Defending your sanity – how time management can help
The LIV was proud to support the Mental Health Awareness Evening, held at the LIV this week as part of the Australian Law Students’ Association (ALSA) national conference in Melbourne.

The “Defending Your Sanity” publication is great work by ALSA Vice President (Education) Aimee Riley and her team. The publication is aimed at maintaining mental health while a law student and throughout your career. I found the practical time management tips included particularly helpful, and I’d like to share them with you.

Part of the mental health tool box for lawyers
I was pleased to introduce guest speaker, the Hon Keith Mason AC QC who launched the publication. Keith Mason is the Chair of the Tristan Jepson foundation.

A key focus for me this year has been provision of resources to assist with mental health in our profession.
Defending your sanity” is the latest guide for those who are looking for practical tips and advice to keep them well while they work and study.

Aimee Riley says the publication was produced to be a toolbox to address the issues faced by a disproportionate number of law students throughout their studies and continuing into legal practice.

Time management an essential part of maintaining mental health
I particularly like Aimee’s practical time management tips. Aimee has recognised that law students can be overrepresented in the perfectionist stakes – she speaks from firsthand experience.

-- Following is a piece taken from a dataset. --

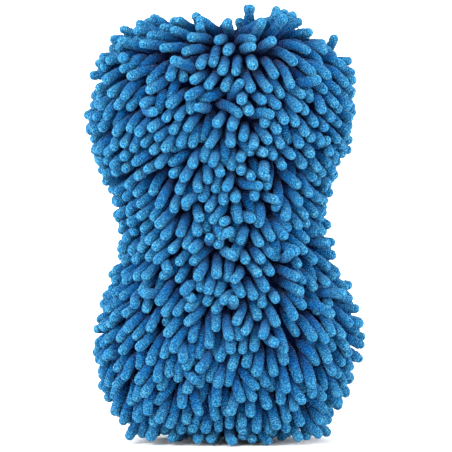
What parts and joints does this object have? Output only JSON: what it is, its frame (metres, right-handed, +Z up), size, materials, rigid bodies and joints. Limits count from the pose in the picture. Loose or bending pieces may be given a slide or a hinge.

Do you obsess and stress about every full stop and letter you type on a page? Do you deconstruct and analyse every word – find and argue the alternative?
If you recognise those character traits here is a summary of Aimee’s Time Management Tips to make life a bit easier.
  1. First ask “what do you want?” Not your parents, partner, sister or grandmother. You have to live it.
  2. It is your responsibility to know when assignments are due or important dates for a matter at work. Diarise everything, and check your diary daily.
  3. Do not take on any new tasks unless you have the time and capacity to complete them.
  4. Make “to do” lists your weapon of choice.
  5. Prioritise tasks that cannot wait. Break complex tasks down to achievable bites to avoid procrastination.
  6. Lawyers need sleep too. Do not try and work around the clock. Falling asleep at your desk is not a good look!
Avoiding potential hazards
The guide also has useful advice on other potential hazards for new lawyers such as dealing with the hours, time-based billing and how to recognise if something is wrong with a colleague or your own mental health.

I am extremely proud of the work the LIV Young Lawyers are also doing in this field. I commend our latest “Young Lawyers Journal” to those who want to read some insightful articles on mental health and the law.

Young Lawyers have also blogged on the topic with some great practical tips to maintaining your mental health.

More generally, the LIV recently launched the Vic Lawyers’ Health Line as a pilot program to give telephone advice to lawyers, law students, judicial officers, people who work in legal offices, barristers and judges. You can visit www.viclawyershealth.com.au or call 1300 664 744 Monday to Friday from 8 am to 6pm. It’s free and confidential.

The future plans for lawyers health care
We are also undertaking a scoping study to look at options for a broader Lawyers Health Program. This would have a professional health advice, referral and information service. It would operate independently from, with interface with, regulatory processes during admission and practising certificate application and renewal processes.

I congratulate ALSA and Young Lawyers for continuing to keep mental health and wellbeing at top of mind for our profession.
I do encourage all lawyers to look out for your colleagues, family and friends. As a profession, the responsibility needs to be shared by all of us.

There are other resources available on the LIV website. If you or someone close to you has a problem I encourage you to seek support and refer to a trained professional. Don’t be afraid of asking your friends, family and colleagues if they are OK. If you are asked, don’t be afraid of answering honestly.

Acknowledgement is important.  The beyondblue motto is “Look, listen, talk and seek help together”.